To produce a histogram, we need to first group the data into ranges, and then count the number of observations in each group. These counts are called frequency distribution. Identifying the lowest and highest values first helps you decide on how the data should be grouped. Remember, too few groups will men detail is lost but too many groups will result in hardly any information in each group. Having formed the frequency distribution we can plot the number in each range to get a histogram.
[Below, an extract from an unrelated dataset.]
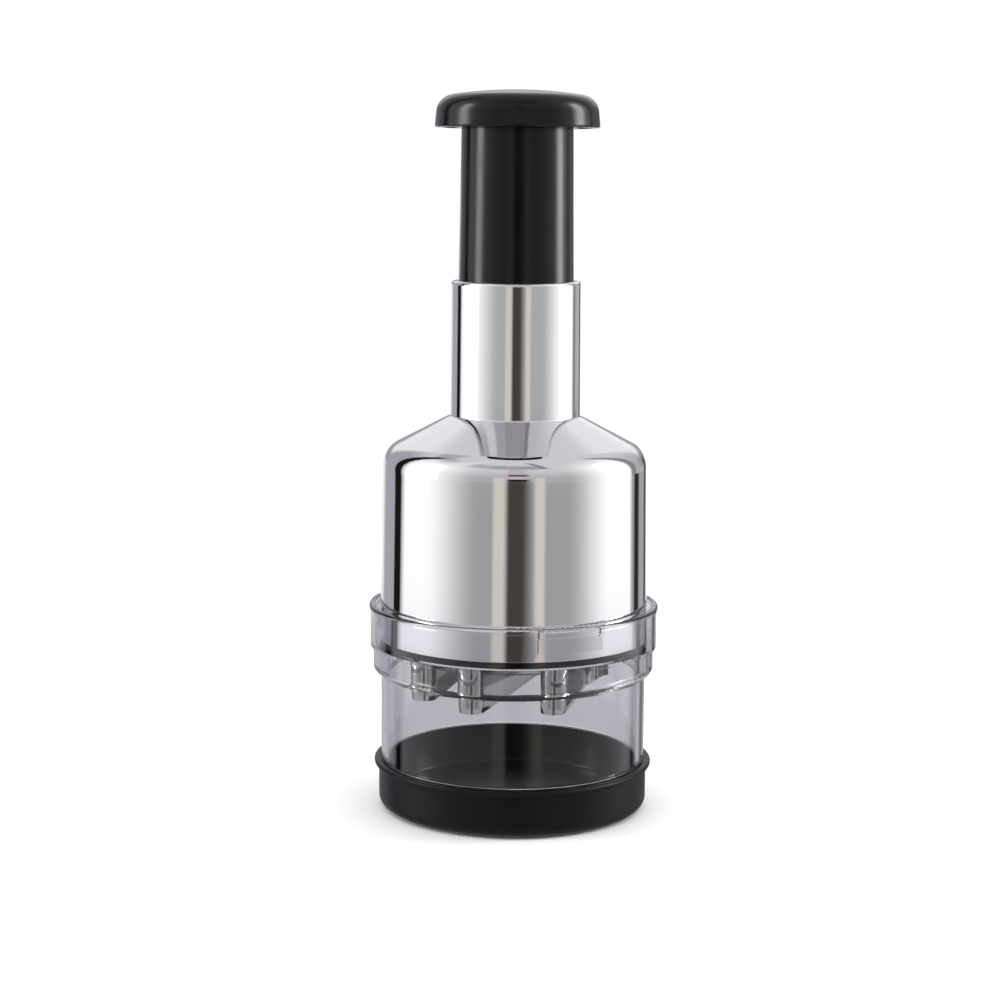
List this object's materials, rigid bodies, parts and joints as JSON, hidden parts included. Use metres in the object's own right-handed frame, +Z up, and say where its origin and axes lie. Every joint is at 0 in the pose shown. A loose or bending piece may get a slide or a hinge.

In a histogram the bars touch each other (unlike a bar chart) to indicate that the data is continuous.
What are the characteristics of a normal distribution as seen on a histogram?
- It is symmetrical and bell shaped
- The two extremes of the distribution are plus and minus infinity; they get very close to the x-axis but never quite reach it
- 95% of the data lie within 1.96 standard deviations of the mean
- When plotted with fraction on the y axis, the area under the curve is equal to 1
What would a positively skewed distribution look like?
A positively skewed distribution would have a longer tail to the right.
What would a negatively skewed distribution look like?
A negatively skewed distribution would have a longer tail on the left.
Other than drawing a histogram how else may we summarise a continuous variable?
By computing summary measures, namely a measure of where the data is located, and a measure of the spread of the data.
What are the 3 summary measures of data location for continuous variables?
- The mean: the sum of all the values divided by the total number of people
- The mode: the most common value
- The median: the middle value (50th centile) when the variables are placed in ascending numerical order, i.e. the median = 1/2 (n+1)th value. If there are an even number of readings the mean of the middle two values is taken as the median
What are the 3 measures of spread or variation that can be calculated for continuous variables?
- Range - the highest to lowest values
- Interquartile range - the 25th to 75th centile. The 25th centile is the value for which 25% of the observations fall when put in order, and the 75th centile is the value for which 75% of observations fall below.
- Standard deviation - the measure of spread used in conjunction with the mean. The standard deviation is derived from the difference between each individual reading and the mean of all the readings.
How do you work out the interquartile range for a data set of continuous data?
Lower quartile (QL) = 1/4 (n+1)th value Upper quartile (QU) = 3/4 (n+1)th value
IQR = QU - QL